Real signals use simple rail circuits just like this. Yes wiring is tedious. But it will be reliable and realistic when it is done. And maybe much cheaper. I always hated the idea of using decoders on anything but locomotives.
Yes, only the inside rail is gapped in this case to create 3 detection blocks within the main power block. I did use double gaps at the bottom of the helix as I plan to eventually use the outer rail as a detection block for the signal system.
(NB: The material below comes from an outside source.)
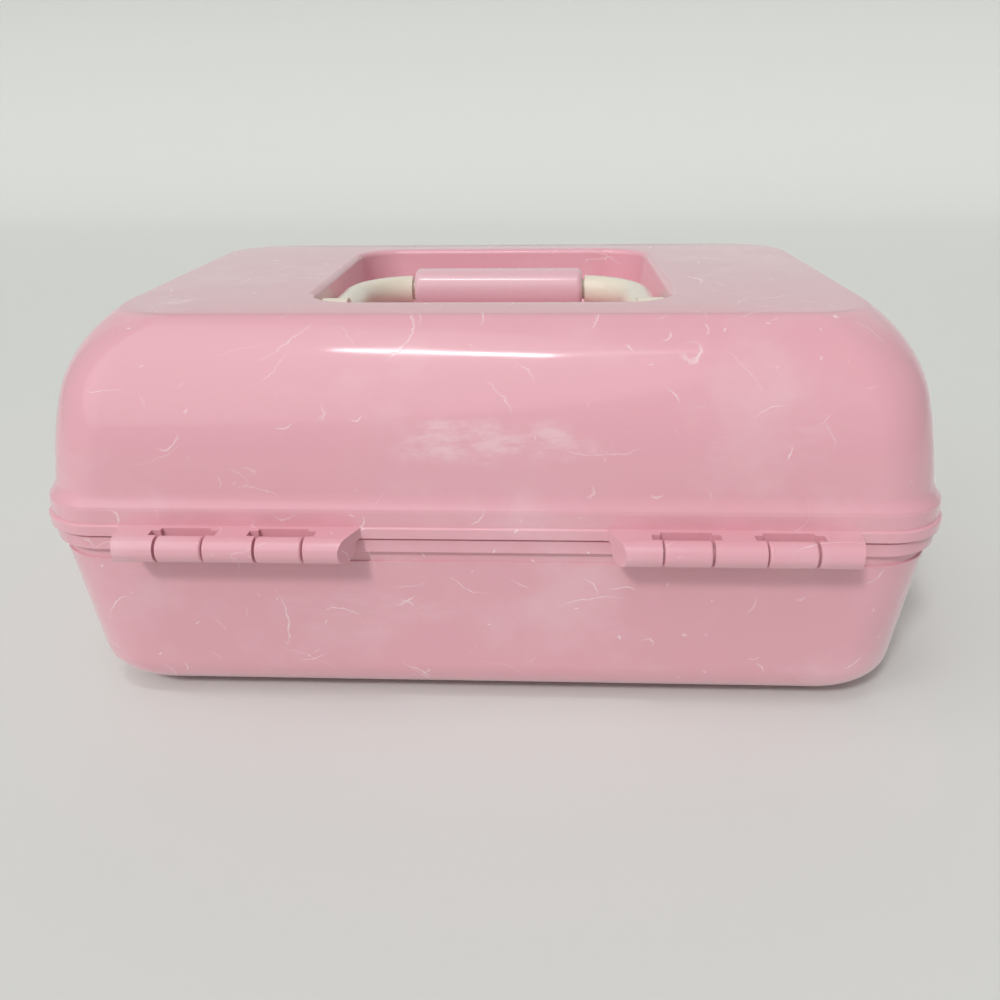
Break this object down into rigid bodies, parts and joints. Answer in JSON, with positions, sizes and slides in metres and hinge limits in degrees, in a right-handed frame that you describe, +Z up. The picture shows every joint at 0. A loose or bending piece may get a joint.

You can do this with these detectors since current does not physically pass through their circuitry.
@@TheDCCGuy My point was that the best way to define power blocks is to create double gaps. (It is possible to use a common-rail approach, for which only a single gap would be required, but that approach has drawbacks, and most people don't use it.) The reason for my comment was that I got a reply from another person suggesting that double gaps are required for detection blocks. As you've explained, that is not necessary. As usual, your video was informative. I appreciate you.
They can’t get the parts to build them right now. However I did say that the LM-iD detector from DCC Concepts is almost identical and Iron Planet Hobbies has them in stock.